Retroactive date is the date after which acts, errors or omissions of the insured are covered. That is, any act, error or omission arising from work done after the retroactive date will be covered under the policy. The inception date is the date of the start of the policy period.

10. What is run off cover? How many years should I take out run off cover for?

If an insured chooses to sell his/her business and retire, then ‘run off’ cover will indemnify them for any unknown claims arising from mistakes made whilst they were still in business during the period of Run Off Insurance. It does depend upon the retroactive date offered with the policy. It is difficult to suggest the length of time that run off cover ought to be taken out, as it depends upon the Statute of Limitations legislation applying to that particular claim. In some cases, a claim can be brought in excess of 15 years after the mistake occurred.

11. What is continuous cover? When do we offer this cover?

'This is, in effect, a loyalty bonus. It means that if someone who was insured with us in unbroken successive periods notifies us of a claim circumstance in the subsequent period which should have been notified in the earlier period, then that claim will be covered under the latter policy, but subject to the lesser limit of the two applicable policies. Issues of ‘non-disclosure’ and ‘known circumstances’ exclusions will not be raised. However, prejudice due to delayed notification may be taken into account in the adjustment of the claim.

12. What is automatic reinstatement?

Unlike other forms of liability policy, the sum insured of the Professional Indemnity policy is limited so that the limit applies to the aggregate of all claims against the policy in the policy period. The automatic reinstatement allows this aggregate limit to be doubled, while the limit for any one claim remains the limit of the sum insured.

13. What is meant by a ‘known circumstance’?

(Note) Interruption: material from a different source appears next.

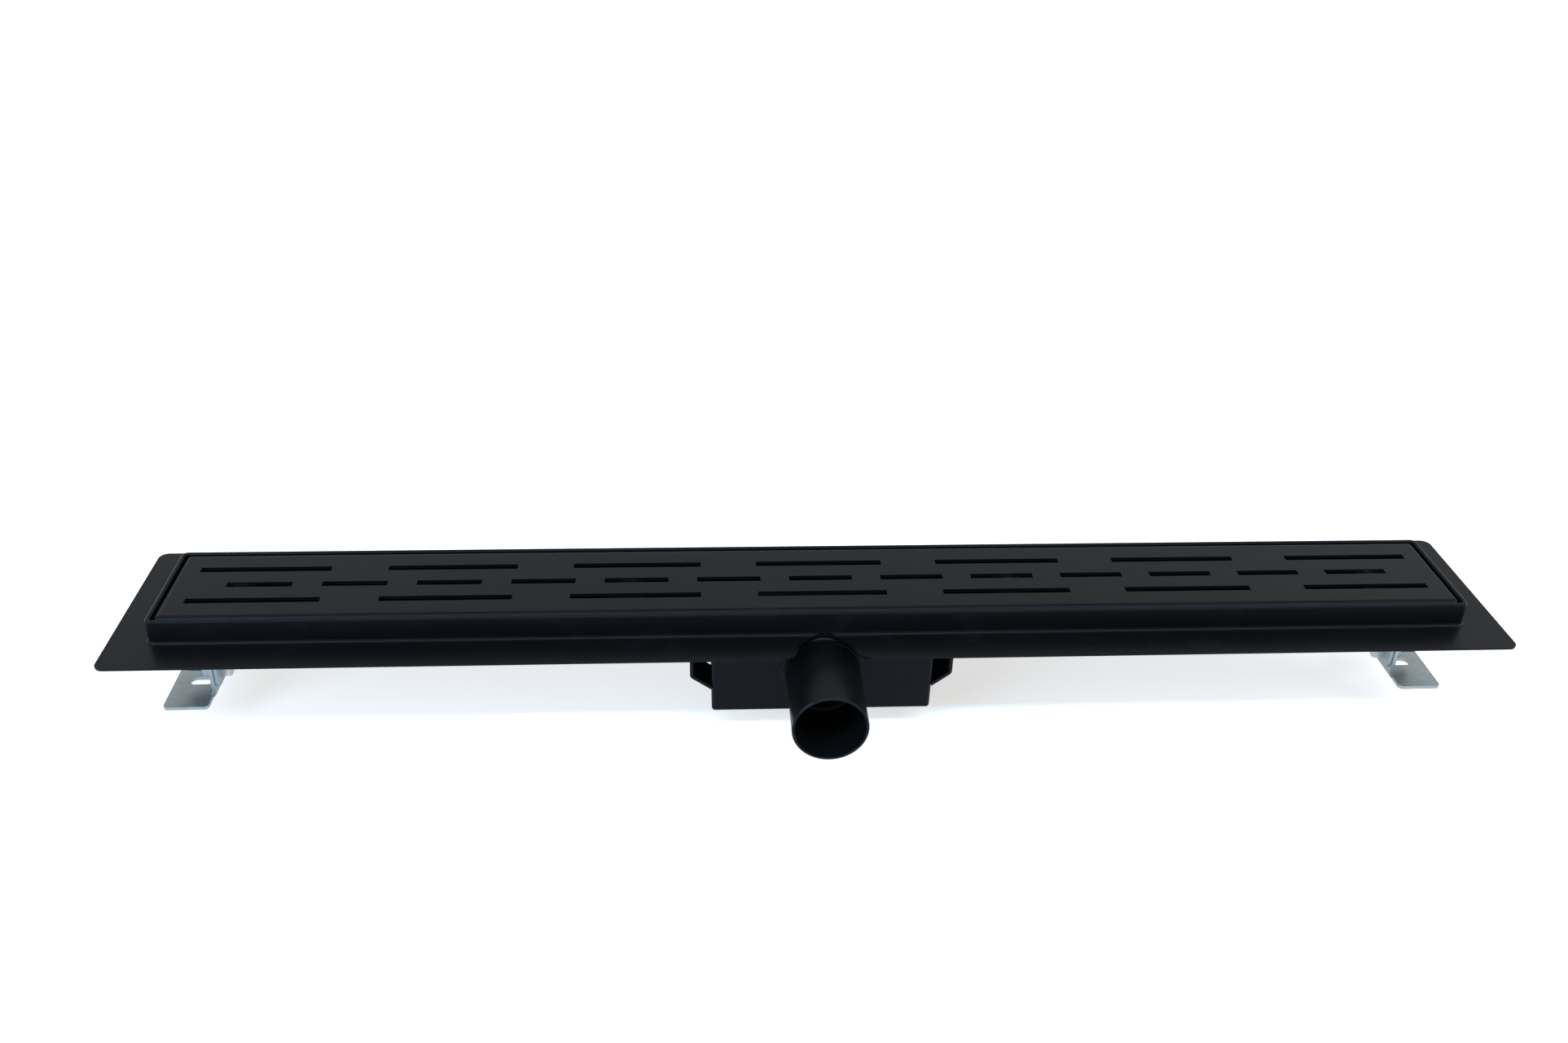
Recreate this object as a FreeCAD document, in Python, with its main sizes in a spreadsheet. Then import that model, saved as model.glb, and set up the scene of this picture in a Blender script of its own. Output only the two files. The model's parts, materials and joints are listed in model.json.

Claims arising after the policy inception, which are due to circumstances that the insured knew (or should have known) at the time of the policy inception, are excluded. This is because at the time of entering into the insurance, there was a real possibility that a claim may eventuate.

14. What is the difference between jurisdiction and territorial limits?

These two terms are sometimes confused. Territorial limit refers to the place where the act, error or omission occurs. Jurisdiction limit refers to the fact that the policy will only cover claims brought within the court system of the nominated countries.

Michelle Govier – our PI specialist

Michelle began her career in the insurance industry over 25 years ago. Her Professional Indemnity experience has been built working for the largest insurance brokers in the industry like Alexander (Now AON), Willis and Marsh. Michelle has also worked closely with the architects association’s own insurance broker, the RAIA. Her experience extended to Real Estate Agents and Valuers when Michelle was Director of Crown Insurance Brokers.

Michelle brings a wealth of experience to the team at Eagle. Her knowledge is invaluable and her clients respect outcomes she delivers. These outcomes have been made possible by the many connections Michelle has made with major Australian insurers and international companies like Lloyds of London.